## Exercise directions
Select all lines with the string "bodies" in them, and copy those lines.

* BEGIN Given information *

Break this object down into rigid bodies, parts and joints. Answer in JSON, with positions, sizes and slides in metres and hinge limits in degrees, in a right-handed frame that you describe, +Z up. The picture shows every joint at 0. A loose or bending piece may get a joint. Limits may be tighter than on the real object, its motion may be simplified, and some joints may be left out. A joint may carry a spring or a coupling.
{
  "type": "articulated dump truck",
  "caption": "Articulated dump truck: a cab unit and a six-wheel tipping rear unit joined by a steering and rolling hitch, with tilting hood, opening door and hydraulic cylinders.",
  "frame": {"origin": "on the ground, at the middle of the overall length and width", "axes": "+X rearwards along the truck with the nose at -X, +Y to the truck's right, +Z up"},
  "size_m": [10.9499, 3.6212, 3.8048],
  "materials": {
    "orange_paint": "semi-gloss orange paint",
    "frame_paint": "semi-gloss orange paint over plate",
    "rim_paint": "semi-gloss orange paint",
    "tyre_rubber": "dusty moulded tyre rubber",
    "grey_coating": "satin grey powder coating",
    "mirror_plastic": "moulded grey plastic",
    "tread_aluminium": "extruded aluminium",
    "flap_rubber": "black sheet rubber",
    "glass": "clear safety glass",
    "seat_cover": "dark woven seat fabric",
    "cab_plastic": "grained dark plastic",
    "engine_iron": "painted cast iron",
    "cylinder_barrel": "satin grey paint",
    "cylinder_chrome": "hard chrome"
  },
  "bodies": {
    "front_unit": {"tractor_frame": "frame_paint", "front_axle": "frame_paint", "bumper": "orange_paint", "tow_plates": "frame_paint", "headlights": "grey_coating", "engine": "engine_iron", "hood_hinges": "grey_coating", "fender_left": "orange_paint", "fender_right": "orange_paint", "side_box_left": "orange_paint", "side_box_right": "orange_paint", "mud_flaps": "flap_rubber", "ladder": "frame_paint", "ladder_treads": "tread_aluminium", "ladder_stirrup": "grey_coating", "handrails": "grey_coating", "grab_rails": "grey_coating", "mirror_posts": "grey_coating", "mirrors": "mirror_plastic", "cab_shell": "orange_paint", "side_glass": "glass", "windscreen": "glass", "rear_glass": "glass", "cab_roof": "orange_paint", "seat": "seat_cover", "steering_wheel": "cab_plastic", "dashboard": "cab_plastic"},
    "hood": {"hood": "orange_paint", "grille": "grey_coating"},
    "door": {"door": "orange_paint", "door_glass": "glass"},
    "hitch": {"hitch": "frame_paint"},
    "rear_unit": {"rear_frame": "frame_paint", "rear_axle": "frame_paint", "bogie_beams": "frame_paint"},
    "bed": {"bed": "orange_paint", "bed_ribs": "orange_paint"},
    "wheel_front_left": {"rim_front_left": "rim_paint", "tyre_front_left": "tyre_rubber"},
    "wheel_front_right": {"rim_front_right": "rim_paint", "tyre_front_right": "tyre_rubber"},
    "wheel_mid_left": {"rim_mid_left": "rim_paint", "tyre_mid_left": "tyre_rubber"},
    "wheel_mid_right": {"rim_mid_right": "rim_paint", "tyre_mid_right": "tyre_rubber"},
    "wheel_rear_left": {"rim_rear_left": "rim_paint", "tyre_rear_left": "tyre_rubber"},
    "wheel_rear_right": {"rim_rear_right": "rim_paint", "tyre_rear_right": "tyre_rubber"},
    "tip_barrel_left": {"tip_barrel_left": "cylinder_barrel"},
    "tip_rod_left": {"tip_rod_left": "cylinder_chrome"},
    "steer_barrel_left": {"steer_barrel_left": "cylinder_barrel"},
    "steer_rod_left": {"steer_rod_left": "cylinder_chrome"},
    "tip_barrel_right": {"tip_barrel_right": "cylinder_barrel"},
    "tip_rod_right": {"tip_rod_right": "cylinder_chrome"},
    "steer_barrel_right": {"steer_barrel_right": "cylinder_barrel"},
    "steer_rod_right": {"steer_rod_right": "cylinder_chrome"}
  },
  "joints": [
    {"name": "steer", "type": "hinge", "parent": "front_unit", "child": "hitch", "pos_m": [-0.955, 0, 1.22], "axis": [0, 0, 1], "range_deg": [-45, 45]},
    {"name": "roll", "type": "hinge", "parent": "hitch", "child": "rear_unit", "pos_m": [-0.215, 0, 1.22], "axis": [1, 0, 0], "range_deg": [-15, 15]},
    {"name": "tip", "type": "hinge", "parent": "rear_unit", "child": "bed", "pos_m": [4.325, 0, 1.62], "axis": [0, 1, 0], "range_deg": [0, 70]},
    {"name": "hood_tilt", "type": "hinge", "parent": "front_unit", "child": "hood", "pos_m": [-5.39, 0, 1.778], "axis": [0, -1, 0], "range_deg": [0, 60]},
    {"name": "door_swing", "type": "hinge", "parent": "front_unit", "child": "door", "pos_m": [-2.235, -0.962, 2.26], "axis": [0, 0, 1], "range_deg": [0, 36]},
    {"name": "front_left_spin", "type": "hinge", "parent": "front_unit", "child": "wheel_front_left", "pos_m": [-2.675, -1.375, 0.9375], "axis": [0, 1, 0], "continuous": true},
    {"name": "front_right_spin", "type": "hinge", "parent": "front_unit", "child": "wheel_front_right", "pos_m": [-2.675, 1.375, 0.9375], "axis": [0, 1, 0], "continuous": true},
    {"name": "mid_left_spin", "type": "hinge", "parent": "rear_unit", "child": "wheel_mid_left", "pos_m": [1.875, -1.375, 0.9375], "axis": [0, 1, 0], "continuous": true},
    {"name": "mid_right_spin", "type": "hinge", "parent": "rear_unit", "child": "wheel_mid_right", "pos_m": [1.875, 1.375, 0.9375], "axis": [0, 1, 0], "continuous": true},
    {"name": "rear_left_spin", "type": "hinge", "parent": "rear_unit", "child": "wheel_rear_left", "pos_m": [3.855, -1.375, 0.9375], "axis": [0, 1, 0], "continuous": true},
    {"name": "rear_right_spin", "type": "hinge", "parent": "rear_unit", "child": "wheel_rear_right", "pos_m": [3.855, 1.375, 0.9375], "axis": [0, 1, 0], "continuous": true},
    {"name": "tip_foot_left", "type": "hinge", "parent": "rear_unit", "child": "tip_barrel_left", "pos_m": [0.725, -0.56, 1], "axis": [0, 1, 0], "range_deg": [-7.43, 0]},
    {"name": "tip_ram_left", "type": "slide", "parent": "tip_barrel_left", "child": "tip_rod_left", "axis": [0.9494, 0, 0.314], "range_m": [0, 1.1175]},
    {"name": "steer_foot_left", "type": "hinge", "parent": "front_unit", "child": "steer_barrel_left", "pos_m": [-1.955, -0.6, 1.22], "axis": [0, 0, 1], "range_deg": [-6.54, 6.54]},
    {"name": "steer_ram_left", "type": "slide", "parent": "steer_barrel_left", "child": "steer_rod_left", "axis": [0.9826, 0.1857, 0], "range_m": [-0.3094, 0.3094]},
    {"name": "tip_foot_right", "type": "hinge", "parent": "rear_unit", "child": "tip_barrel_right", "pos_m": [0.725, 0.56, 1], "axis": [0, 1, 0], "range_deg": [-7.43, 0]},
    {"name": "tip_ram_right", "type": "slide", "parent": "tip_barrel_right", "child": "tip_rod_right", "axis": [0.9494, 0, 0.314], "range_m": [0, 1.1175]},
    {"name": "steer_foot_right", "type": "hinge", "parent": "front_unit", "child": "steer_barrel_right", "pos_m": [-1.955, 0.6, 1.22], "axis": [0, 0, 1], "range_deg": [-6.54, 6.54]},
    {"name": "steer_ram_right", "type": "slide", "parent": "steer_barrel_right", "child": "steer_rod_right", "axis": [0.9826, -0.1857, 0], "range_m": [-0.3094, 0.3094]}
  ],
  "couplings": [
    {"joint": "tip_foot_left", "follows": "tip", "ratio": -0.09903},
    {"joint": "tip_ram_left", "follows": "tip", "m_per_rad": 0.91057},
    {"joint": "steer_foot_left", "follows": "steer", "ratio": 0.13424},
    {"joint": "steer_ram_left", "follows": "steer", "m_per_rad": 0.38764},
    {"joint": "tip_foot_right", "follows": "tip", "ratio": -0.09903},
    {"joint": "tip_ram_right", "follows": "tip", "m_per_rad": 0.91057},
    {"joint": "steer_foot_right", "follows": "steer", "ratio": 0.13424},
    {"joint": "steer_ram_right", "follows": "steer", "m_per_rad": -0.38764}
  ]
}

* END Given information *

## Solution
Break this object down into rigid bodies, parts and joints. Answer in JSON, with positions, sizes and slides in metres and hinge limits in degrees, in a right-handed frame that you describe, +Z up. The picture shows every joint at 0. A loose or bending piece may get a joint. Limits may be tighter than on the real object, its motion may be simplified, and some joints may be left out. A joint may carry a spring or a coupling.
  "bodies": {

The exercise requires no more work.